Being able to manage others will help your business grow. This may sound a bit far-fetched, but a motivated child could make it work. For example, a lemonade stand owner could start another stand at the other end of the neighborhood and ask a friend to staff it for a cut of the profits. Or a dog walker could hire a “poop scooper” assistant to clean up the client’s yard while he is taking Rover for his daily stroll (a nice add-on!).
“All entrepreneurs need a power team to help them be successful,” reflects Downing. “The more practice kids have at managing others, the better.”
Bite the bullet and have the tough conversations. Whatever their age, business owners will face uncomfortable moments. Your kids may have to deal with unhappy customers or customers who don’t pay on time. Don’t step in and handle these problems for them. Instead, guide them through their fear of confrontation and provide pointers on finding win/win solutions and remaining calm and professional.

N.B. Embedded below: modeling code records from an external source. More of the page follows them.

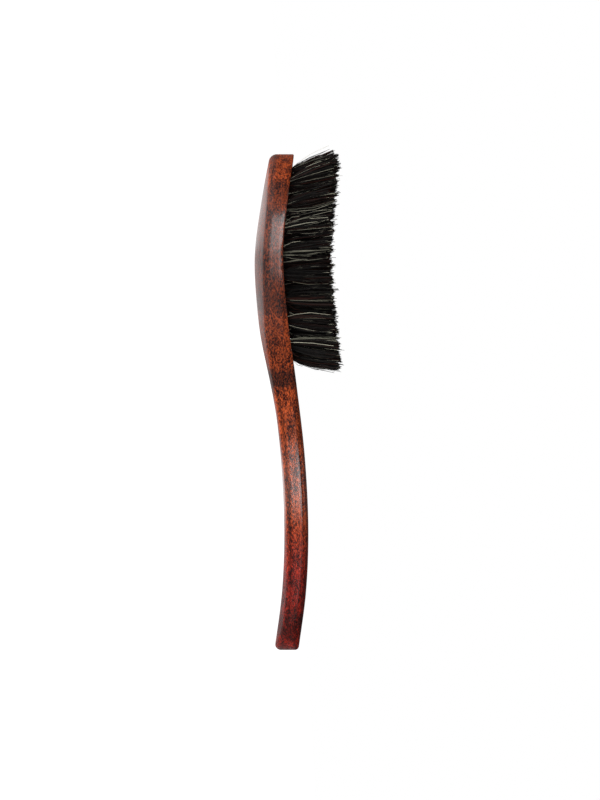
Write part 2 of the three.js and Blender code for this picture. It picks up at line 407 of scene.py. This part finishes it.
LOCK_SWAY = 0.0006  # how far, by standard deviation, a lock leans off its place, and rises over the others
LOCK_RISE = 0.0007
GATHERED = 0.62  # of the way from a strand's own place to its lock's
END_WANDER = 0.00018  # by standard deviation, sideways
STRAY_WANDER = 0.0014
TRIM_ERROR = 0.0004  # the same, along the bristles
STRAY_TRIM_ERROR = 0.0009
BEND = 0.0004  # the same, for how far a strand's middle bows
OUTWARD_BEND = 0.0009  # of the outermost strands

STRAY_BELOW = 0.07  # of a draw from 0 to 1, which makes a strand stray, or short, or neither
SHORT_ABOVE = 0.93
SHORT_LENGTHS = (0.12, 0.50)  # of a whole strand's, over the face

STRAND_RADII = (0.00010, 0.00017)
PALE_THINNING = 0.7
END_TAPER = 0.8  # of a strand's radius, at its end

BROWN_FROM = 0.78  # of another draw from 0 to 1, above which a hair is brown, then blond or grey
BROWN_FADE = 0.04
BLOND_FROM = 0.91
BLOND_FADE = 0.005

STAPLE_WIDTH = 0.0034
STAPLE_HEIGHT = 0.0011
STAPLE_WIRE = 0.0005


def somewhere(draw):
    """A place drawn evenly from inside the unit circle."""
    spread, angle = math.sqrt(draw.random()), draw.uniform(0, math.tau)
    return Vector((math.cos(angle), math.sin(angle), 0.0)) * spread


def draw_lock(draw):
    """A lock's place in the tuft, and how far it sways and rises."""
    place = somewhere(draw)
    return place, Vector((draw.gauss(0, LOCK_SWAY), draw.gauss(0, LOCK_SWAY), draw.gauss(0, LOCK_RISE)))


def draw_strand(draw, locks):
    """One hair of a tuft that stands on the origin, along +Z."""
    across = somewhere(draw)
    lock, sway = min(locks, key=lambda made: (made[0] - across).length)
    kind = draw.random()
    stray, short = kind < STRAY_BELOW, kind > SHORT_ABOVE
    shade, pale = draw.random(), draw.random()
    gathered, wander = (0.0, STRAY_WANDER) if stray or short else (GATHERED, END_WANDER)
    mouth_height = HOLE_DEPTH - SET_CLEARANCE
    end = across.lerp(lock, gathered) * END_REACH + sway
    end += Vector((draw.gauss(0, wander), draw.gauss(0, wander), 0.0))
    end.z += mouth_height + BRISTLE_LENGTH * (draw.uniform(*SHORT_LENGTHS) if short else 1.0)
    lost_by_leaning = end.xy.length_squared / (2 * BRISTLE_LENGTH)
    end.z += draw.gauss(0.0, STRAY_TRIM_ERROR if stray else TRIM_ERROR) - lost_by_leaning
    return {
        "root": across * ROOT_REACH,
        "mouth": across * MOUTH_REACH + Vector((0, 0, mouth_height)),
        "end": end,
        "bend": Vector((draw.gauss(0, BEND), draw.gauss(0, BEND), 0.0)) + across * OUTWARD_BEND,
        "radius": draw.uniform(*STRAND_RADII) * (PALE_THINNING if pale > BLOND_FROM else 1.0),
        "tone": (shade, pale),
    }


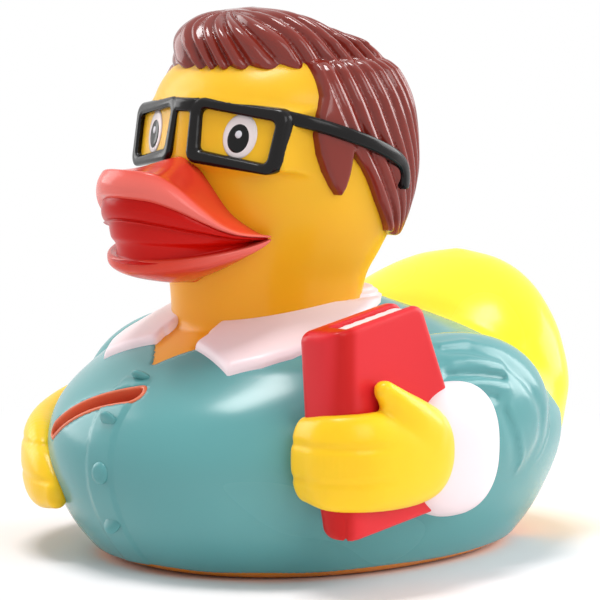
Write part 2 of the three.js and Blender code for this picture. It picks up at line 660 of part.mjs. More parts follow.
// Near hand: a mitten on the cover, wrapped over the spine, with the thumb on top
function bookHand() {
  const out = BOOK_COVER_X;
  const full = HAND_HALF_HEIGHT;
  const mitten = limb(
    [[out - 2.4, 4, 20.4], [out + 0.2, -3, 20.8], [out + 1.2, -10, 21], [out + 1.4, -16.5, 21.1],
      [out + 0.4, -22.6, 21.2], [out - 3, -25.6, 21.2], [out - 7.4, -25.4, 21.2]],
    [[0, full - 1.9], [0.17, full - 0.5], [0.34, full], [0.5, full], [0.66, full - 0.2], [0.83, full - 0.6],
      [1, full - 1.6]],
    { sides: 24, stations: 14, flat: 0.36, power: 0.8, groove: fingersFromHalfWay },
  );
  const thumb = limb(
    [[out - 0.4, -2, 23.4], [out + 1.2, -8, 27.2], [out + 1.3, -13, 29.8], [out + 1.0, -16.8, 31.4]],
    [[0, 3.4], [0.33, 3.0], [0.7, 2.4], [0.92, 1.6], [1, 0.8]],
    { sides: 12, stations: 7, flat: 0.85 },
  );
  return mitten.add(thumb);
}

// Far hand: laid along the breast beside the card slot
function breastHand() {
  const full = HAND_HALF_HEIGHT - 0.2;
  const mitten = limb(
    [[-33.2, 3, 19.6], [-34.8, -5, 19.1], [-34.4, -12.5, 18], [-32, -19.5, 16.9], [-28.2, -25.6, 15.9],
      [-23.8, -29.6, 15.3]],
    [[0, full - 1.9], [0.2, full - 0.6], [0.4, full], [0.6, full - 0.2], [0.8, full - 0.9], [1, full - 2.2]],
    { sides: 24, stations: 11, flat: 0.38, power: 0.8, groove: fingersFromHalfWay },
  );
  const thumb = limb(
    [[-32.8, -4, 21.8], [-32.8, -11, 23.6], [-30.8, -17, 24.4], [-28.2, -21.8, 23.8]],
    [[0, 3.2], [0.33, 2.9], [0.7, 2.4], [0.92, 1.6], [1, 0.8]],
    { sides: 12, stations: 7, flat: 0.85 },
  );
  return mitten.add(thumb);
}

// Outline with rounded corners, as points of its straight and curved stretches
function rounded(corners, radii) {
  const path = new THREE.Path();
  const count = corners.length;
  corners.forEach(([across, up], i) => {
    const corner = new THREE.Vector2(across, up);
    const next = (k) => new THREE.Vector2(...corners[k % count]);
    const towards = (k) => next(k).sub(corner).setLength(radii[i]).add(corner);
    const before = towards(i + count - 1);
    const after = towards(i + 1);
    if (i === 0) path.moveTo(before.x, before.y);
    else path.lineTo(before.x, before.y);
    path.quadraticCurveTo(across, up, after.x, after.y);
  });
  path.closePath();
  return path.getPoints(4).slice(0, -1).map((p) => [p.x, p.y]);
}

// Space between the boards along one edge of the cover, where the pages stand back
function pageGap(from, to, outwards) {
  const slope = (to[1] - from[1]) / (to[0] - from[0]);
  const edge = (y) => from[1] + slope * (y - from[0]) - outwards * PAGE_INSET;
  const start = from[0] + SPINE_WIDTH;
  const end = to[0] + SPINE_WIDTH;
  const past = outwards * BOOK_THICKNESS;
  return prismAlongX(
    [[start, edge(start)], [end, edge(end)], [end, edge(end) + past], [start, edge(start) + past]],
    BOOK_COVER_X - BOOK_THICKNESS + BOARD_THICKNESS,
    BOOK_COVER_X - BOARD_THICKNESS,
  );
}

// Book: two boards and a spine round a block of pages, held against the side
function book() {
  const [spineTop, edgeTop, edgeFoot, spineFoot] = BOOK_COVER;
  return prismAlongX(rounded(BOOK_COVER, BOOK_CORNERS), BOOK_COVER_X - BOOK_THICKNESS, BOOK_COVER_X)
    .subtract(pageGap(spineTop, edgeTop, 1))
    .subtract(pageGap(spineFoot, edgeFoot, -1))
    .subtract(prismAlongX(HINGE, BOOK_COVER_X - HINGE_DEPTH, BOOK_COVER_X + HINGE_DEPTH));
}

// Card slot: a curved slit that goes inwards and down, blind at its end
function slotBlade(grow) {
  const [nearX, nearZ] = SLOT_NEAR;
  const [farX, farZ] = SLOT_FAR;
  const rings = steps(0, 1, 9).map((share) => {
    const x = nearX + (farX - nearX) * share;
    const z = nearZ + (farZ - nearZ) * share + SLOT_ARCH * Math.sin(Math.PI * share);
    const turn = Math.asin(THREE.MathUtils.clamp(x / bodyPoint(Math.PI / 2, z).x, -1, 1));
    const mouth = bodyPoint(turn, z).add(new THREE.Vector3(0, -3, 2.4));
    const inward = new THREE.Vector3(0, 0.78, -0.62);
    const across = new THREE.Vector3(0, 0.62, 0.78);
    const half = (SLOT_WIDTH / 2) * (share < 0.05 || share > 0.95 ? 0.45 : 1) + grow;
    const depth = SLOT_DEPTH + 3.8 + grow;
    return [[-half, 0], [half, 0], [half, depth], [-half, depth]].map(([a, d]) => mouth.clone()
      .addScaledVector(across, a).addScaledVector(inward, d));
  });
  if (grow > 0) {
    rings[0].forEach((p) => { p.x += grow; });
    rings.at(-1).forEach((p) => { p.x -= grow; });
  }
  return solid(loft(rings));
}

// Disc or ring standing on the squeaker's axis
function turned(profile, sides = 28) {
  const geometry = new THREE.LatheGeometry(profile.map(([r, z]) => new THREE.Vector2(r, z)), sides);
  geometry.rotateX(Math.PI / 2);
  return solid(geometry.translate(0, SQUEAKER_Y, 0));
}

// Inside of the skin: body, tail and head, set in by the wall
function cavity() {
  const floor = BASE_WALL;
  const levels = [floor, 4.5, 11, 18, 24, 29, 33.5, SHOULDER_Z - 1];
  const shares = [0, 0.18, 0.3, 0.42, 0.56, 0.7, 0.81, 0.9, 0.96, 1];
  const inside = [
    body(-WALL - 0.3, 26, levels),
    tail(-WALL - 0.3, 18, TAIL_TIP_Z - WALL),
    head(-WALL - 0.4, 22, shares),
  ];
  const past = 1.5 * RUMP_Y;
  const room = prismUp([[-past, -past], [past, -past], [past, past], [-past, past]], floor, 1.2 * CROWN_Z);
  return join(inside).intersect(room).subtract(slotBlade(WALL - 0.2));
}

function squeakerSeat() {
  const hole = SQUEAKER_RADIUS + CLEARANCE;
  const recess = FLANGE_RADIUS + CLEARANCE;
  const depth = FLANGE_THICKNESS + 2 * CLEARANCE;
  const top = BASE_WALL + 1;
  return turned([[0, -1], [recess, -1], [recess, depth], [hole, depth], [hole, top], [0, top]]);
}

function duckSkin() {
  const outside = join([
    body(0, BODY_SIDES, BODY_LEVELS),
    tail(0, 26, TAIL_TIP_Z),
    head(0, HEAD_SIDES, HEAD_SHARES),
    sideHair(),
    topHair(),
    crownHair(),
    eyePads(),
    rim(1),
    rim(-1),
    bridge(),
    temple(1),
    temple(-1),
    upperBill(),
    lowerBill(),
    mouthWall(),
    placket(),
    ...BUTTON_HEIGHTS.map(button),
    sleeve(1),
    sleeve(-1),
    cuff(1),
    cuff(-1),
    book(),
    bookHand(),
    breastHand(),
  ]);
  return filled(outside
    .subtract(neckline())
    .add(collar())
    .add(head(0, HEAD_SIDES, HEAD_SHARES))
    .subtract(slotBlade(0))
    .subtract(cavity())
    .subtract(squeakerSeat()));
}

// Squeaker: a flanged plug with a barb that snaps behind the base wall
function squeaker() {
  const flangeFoot = CLEARANCE;
  const flangeTop = flangeFoot + FLANGE_THICKNESS;
  const barbFoot = BASE_WALL + CLEARANCE;
  const r = SQUEAKER_RADIUS;
  const inner = r - PLUG_WALL;
  return turned([
    [AIR_HOLE_RADIUS, flangeFoot], [FLANGE_RADIUS, flangeFoot], [FLANGE_RADIUS, flangeTop], [r, flangeTop],
    [r, barbFoot], [r + CLEARANCE + BARB_HEIGHT, barbFoot], [r, barbFoot + BARB_LENGTH], [r, SQUEAKER_LENGTH],
    [inner, SQUEAKER_LENGTH], [inner, flangeTop + 0.6], [AIR_HOLE_RADIUS, flangeTop + 0.6],
    [AIR_HOLE_RADIUS, flangeFoot],
  ]);
}

const vinyl = new THREE.MeshStandardMaterial({ name: 'painted_vinyl', color: 0xffd92f, roughness: 0.28 });
const plug = new THREE.MeshStandardMaterial({ name: 'squeaker_plastic', color: 0xf3f1ea, roughness: 0.4 });

const duck = new THREE.Group();
duck.add(meshOf('duck_skin', duckSkin(), vinyl));
duck.add(meshOf('squeaker', squeaker(), plug));

export default duck;
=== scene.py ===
"""Rubber duck in a shirt and glasses, with a book under its wing.

The sprayed zones of the vinyl skin are separate closed pieces, built from level egg shapes in millimetres.
"""

import math

import bpy
import numpy as np
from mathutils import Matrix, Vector


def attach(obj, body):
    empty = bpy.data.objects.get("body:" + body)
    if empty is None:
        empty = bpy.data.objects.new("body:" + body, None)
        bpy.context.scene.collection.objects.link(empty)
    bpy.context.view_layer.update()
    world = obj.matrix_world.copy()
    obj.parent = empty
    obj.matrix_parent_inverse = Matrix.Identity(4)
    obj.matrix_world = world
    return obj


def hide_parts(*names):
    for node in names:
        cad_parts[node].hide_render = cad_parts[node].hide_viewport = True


bl_info = {
    "name": "Rubber Duck",
    "version": (1, 0, 0),
    "blender": (4, 5, 0),
    "location": "3D View > Sidebar > Duck",
    "description": "Builds the painted pieces of a vinyl bath duck round its CAD part",
    "category": "Object",
}

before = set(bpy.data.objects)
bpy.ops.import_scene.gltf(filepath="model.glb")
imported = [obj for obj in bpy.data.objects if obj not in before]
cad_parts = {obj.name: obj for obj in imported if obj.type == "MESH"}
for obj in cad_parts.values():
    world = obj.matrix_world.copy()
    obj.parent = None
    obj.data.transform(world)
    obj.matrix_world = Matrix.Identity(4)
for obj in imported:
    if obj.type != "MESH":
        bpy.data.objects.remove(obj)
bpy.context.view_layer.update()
MM = 0.001

# Body, in millimetres
BODY_MIDDLE_Y = 3.0
SHOULDER_Z = 40.0
BODY_POWER = 0.91
CHEST_Y = -38.7
RUMP_Y = 47.6
BODY_HALF_WIDTH = 34.0

# Tail
TAIL_TIP_Z = 44.3
TAIL_FOOT_Z = 12.0
TAIL_LENGTH = 28.5
TAIL_HALF_WIDTH = 25.5

# Head
HEAD_HALF_WIDTH = 19.2
HEAD_FRONT_Y = -21.8
HEAD_BACK_Y = 16.6
HEAD_MIDDLE_Y = -2.0
NECK_FOOT_Z = 30.0
CROWN_Z = 81.0
HEAD_POWER = 0.92

# Hair
LEDGE_Z = 76.4
FOREHEAD_Z = 75.0
QUIFF_TOP_Z = 84.2
QUIFF_FRONT_Y = -19.0
QUIFF_HALF_WIDTH = 15.4
WHORL = (-1.0, -12.0)
RIDGE_BACK = (0.0, 6.0)
LOCK_WIDTH = 3.1
LOCK_TURN_RADIUS = 7.0
FIRST_LOCK_TURN = 1.15
HAIRLINE = [(-9.0, 88), (-9.9, 75), (-10.5, 71), (-11.6, 68.5), (-12.2, 65.4), (-11.8, 62.6), (-10.9, 60),
            (-9.7, 57.8), (-8.5, 56.2), (-7.7, 57.6), (-7.1, 59.6), (-6.5, 62.9), (-5.3, 61.6), (-4.1, 60.2),
            (-2.9, 58.5), (-0.8, 55.1), (1.4, 52.4), (3.2, 50.4), (6, 49.4), (14, 48.5), (30, 48.5), (30, 88)]

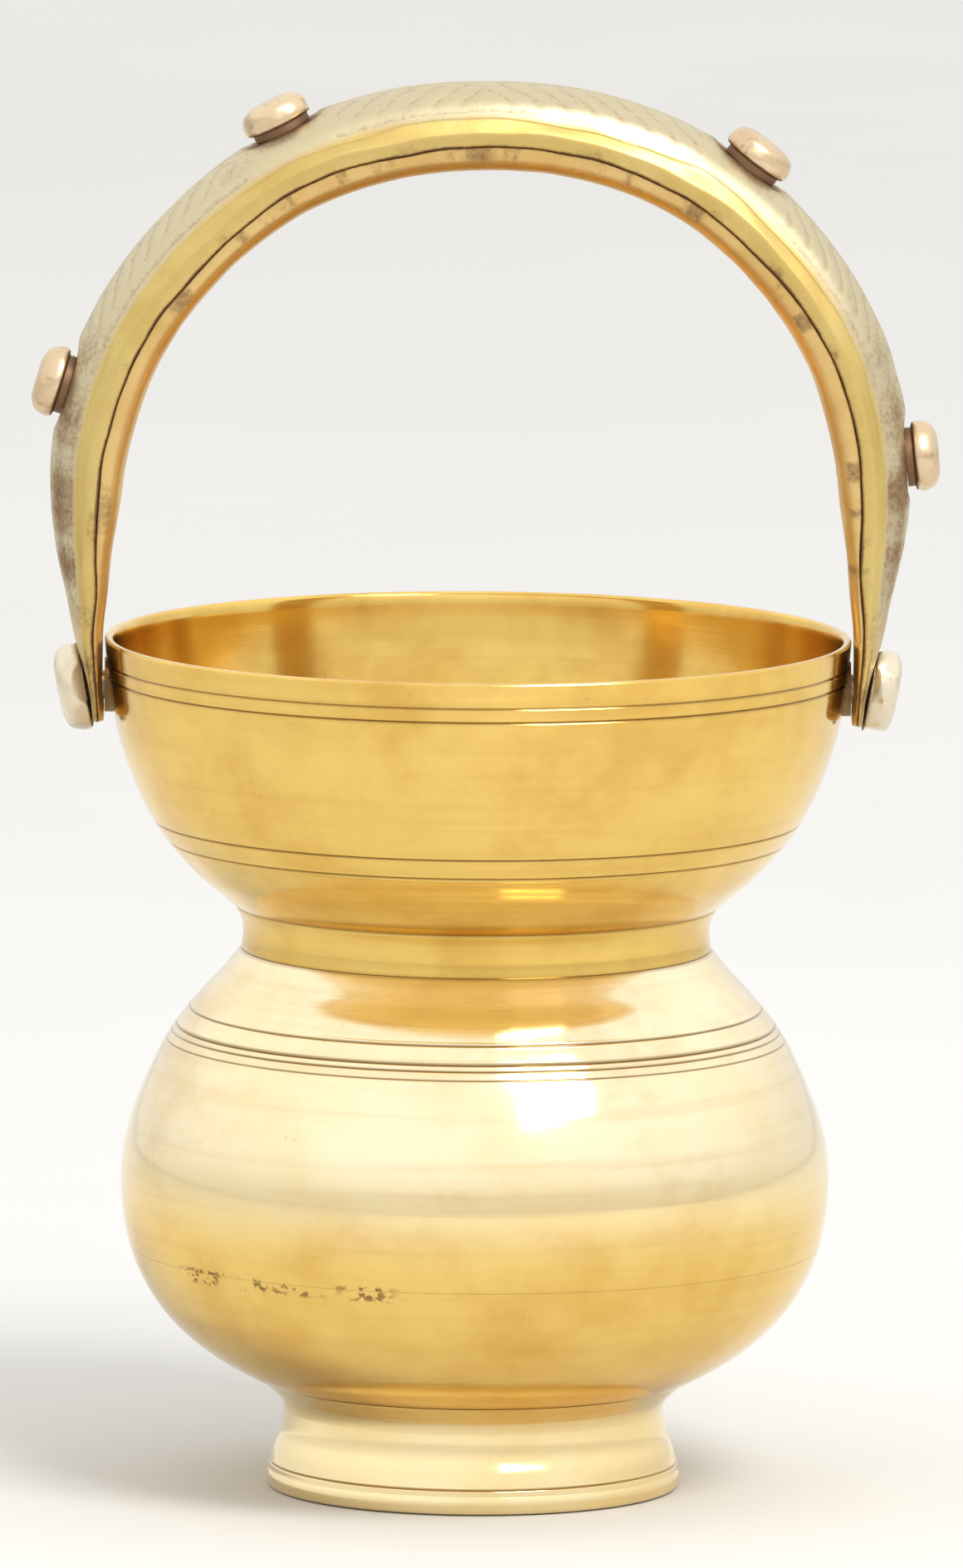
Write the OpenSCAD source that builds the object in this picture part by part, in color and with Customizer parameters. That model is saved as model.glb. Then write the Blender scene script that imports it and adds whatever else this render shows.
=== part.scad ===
// Footed brass vessel with an open upper bowl, a round pot below it and a riveted strap handle.
// Frame: millimetres, +Z up, origin at the centre of the ring that the foot stands on.
// +X runs along the handle's pivot axis, and -Y is the front.

/* [Vessel] */
// Outside radius of the bowl at its rim
rim_radius = 76.4; // [75:0.2:79]
// Height of the rim above the surface that the foot stands on
rim_height = 175; // [170:1:182]
// Outside radius of the neck collar at its waist
neck_radius = 47.8; // [46:0.2:50]
// Outside radius of the round pot at its belly
belly_radius = 72.6; // [70:0.2:75]
// Outside radius of the foot at its base band
foot_radius = 42.5; // [41:0.5:46]
// Wall thickness of the cast and turned shells
wall = 1.8; // [1.6:0.1:2.2]
// Radius of the turned decorative grooves
groove_radius = 0.4; // [0.3:0.05:0.5]

/* [Handle] */
// Height of the top of the handle above the foot
handle_height = 289.6; // [280:0.2:300]
// Width of the strap handle over its grip
grip_width = 30; // [26:1:31]
// Width of the two ears that the pivot rivets pass through
ear_width = 29; // [25:0.5:30]
// Wall thickness of the two cast straps
strap_wall = 2.2; // [1.9:0.1:2.6]
// How far the top of the arch leans to the right
arch_lean = 2; // [0:0.5:3]

/* [Pivots] */
// Distance of the pivot axis below the rim
pivot_drop = 10; // [9.5:0.5:12]
// Radius of the pivot rivets' shanks
pivot_radius = 3; // [2.5:0.1:3.5]
// Radial running clearance of the pivot rivets in the bowl's wall
pivot_clearance = 0.08; // [0.05:0.01:0.1]
// Radius of the pivot rivets' heads
pivot_head_radius = 9; // [8:0.1:9.4]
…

“Some people never learn to have tough conversations,” says Downing. “If you can help kids learn to have honest conversations about money—when a customer forgets to pay them for part of their time, for example—you’re giving them a valuable gift they will appreciate later.”
Nothing replaces picking up the phone. Kids love to text and we all know it. That’s their world, for better or worse. But they need to learn that most adults appreciate a phone call when things aren’t going exactly right. “Mrs. Laney, I wanted to let you know I was throwing the ball to Princess and I accidentally broke the lamp on your end table in the living room. I am so sorry.”
Even better is making a phone call when things are going well: “I just wanted to let you know that Princess is doing fine. She didn’t eat a lot this morning, but after our evening walk she ate a whole bowlful of food.” That phone call will ease the client’s mind and really distinguish your child from the competition.
Failure happens. Learn from it and move on. Every business and business owner will fail at some point. That’s okay. In fact, it shows that she is pushing beyond her comfort zone, and that’s a good thing. Make sure your child understands that it’s how you deal with failure that matters. When something goes wrong, use it as a teachable moment to help her reevaluate her strategy. What decisions might have led to this mistake? What might she do differently next time?
“Don’t let kids use failure as a reason to quit,” stresses Downing. “Failure is not a get-out-of-trying-new-things card. It’s an impetus to do something great next time.”
A good mentor can make all the difference. You may assume you’re the one who should teach your child, and you certainly do have a critical role to play. But there may be other adults in your family’s sphere of influence who have demonstrated the ability to achieve in business. Nurture those relationships.
“A cornerstone of my philosophy is learning from other successful people,” says Downing. “I wouldn’t be where I am today if I hadn’t been open to learning from the experts, and my son wouldn’t be where he is without learning from me.”
Worried that all this is way over your kids’ heads? You might be surprised, says Downing.
“Kids are generally open to new approaches and new ways of thinking,” he says. “Their minds haven’t become ‘programmed’ like those of adults, so they don’t have to do a lot of unlearning old, outdated ideas. They’re creative and fearless and they realize this way of thinking makes sense.
“Frankly, it’s the parents who struggle with the entrepreneurial mindset,” adds Downing. “I always say that the toughest part of the journey takes place in the mind. But it’s absolutely crucial that you take the first step, right alongside your child. Both of you can learn together. Your family’s future depends on it.”